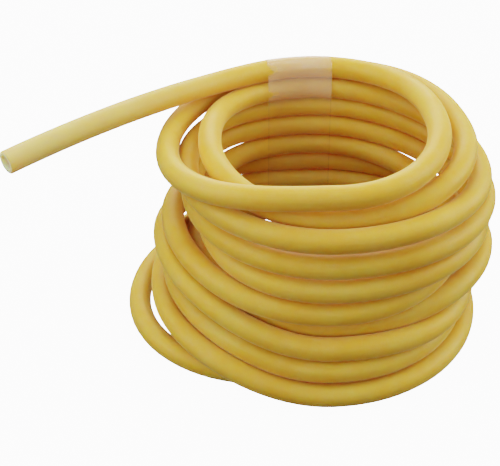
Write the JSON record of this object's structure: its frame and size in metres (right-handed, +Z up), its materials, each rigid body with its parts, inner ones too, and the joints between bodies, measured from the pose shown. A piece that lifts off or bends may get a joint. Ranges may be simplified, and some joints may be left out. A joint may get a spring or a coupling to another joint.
{
  "type": "rubber tubing coil",
  "caption": "Soft amber rubber laboratory tube wound into a loose upright coil, one straight free end, turns held at the back by a band of clear tape.",
  "frame": {"origin": "on the coil's axis, at the level of the surface the coil stands on", "axes": "+Z up along the coil's axis, +Y towards the taped back of the coil, +X to the right; the free end leaves to -X"},
  "size_m": [0.1735, 0.1297, 0.0832],
  "materials": {
    "amber_rubber": "satin, slightly translucent, light bloom",
    "clear_tape": "clear, glossy, faintly lilac"
  },
  "bodies": {
    "root": {"tubing": "amber_rubber", "tape": "clear_tape"}
  },
  "joints": []
}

::::

EXERCISE DIRECTIONS: Please set down the whole listing above without altering a single line.

EXERCISE RESPONSE:
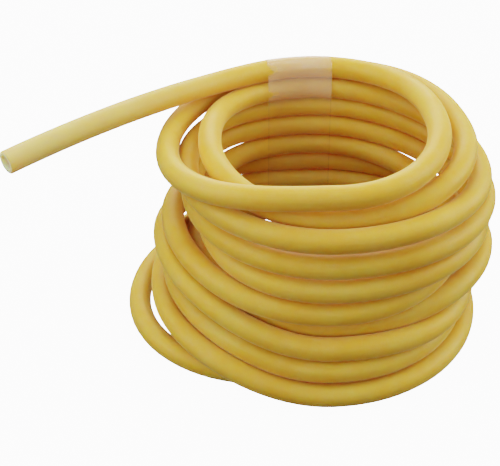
Write the JSON record of this object's structure: its frame and size in metres (right-handed, +Z up), its materials, each rigid body with its parts, inner ones too, and the joints between bodies, measured from the pose shown. A piece that lifts off or bends may get a joint. Ranges may be simplified, and some joints may be left out. A joint may get a spring or a coupling to another joint.
{
  "type": "rubber tubing coil",
  "caption": "Soft amber rubber laboratory tube wound into a loose upright coil, one straight free end, turns held at the back by a band of clear tape.",
  "frame": {"origin": "on the coil's axis, at the level of the surface the coil stands on", "axes": "+Z up along the coil's axis, +Y towards the taped back of the coil, +X to the right; the free end leaves to -X"},
  "size_m": [0.1735, 0.1297, 0.0832],
  "materials": {
    "amber_rubber": "satin, slightly translucent, light bloom",
    "clear_tape": "clear, glossy, faintly lilac"
  },
  "bodies": {
    "root": {"tubing": "amber_rubber", "tape": "clear_tape"}
  },
  "joints": []
}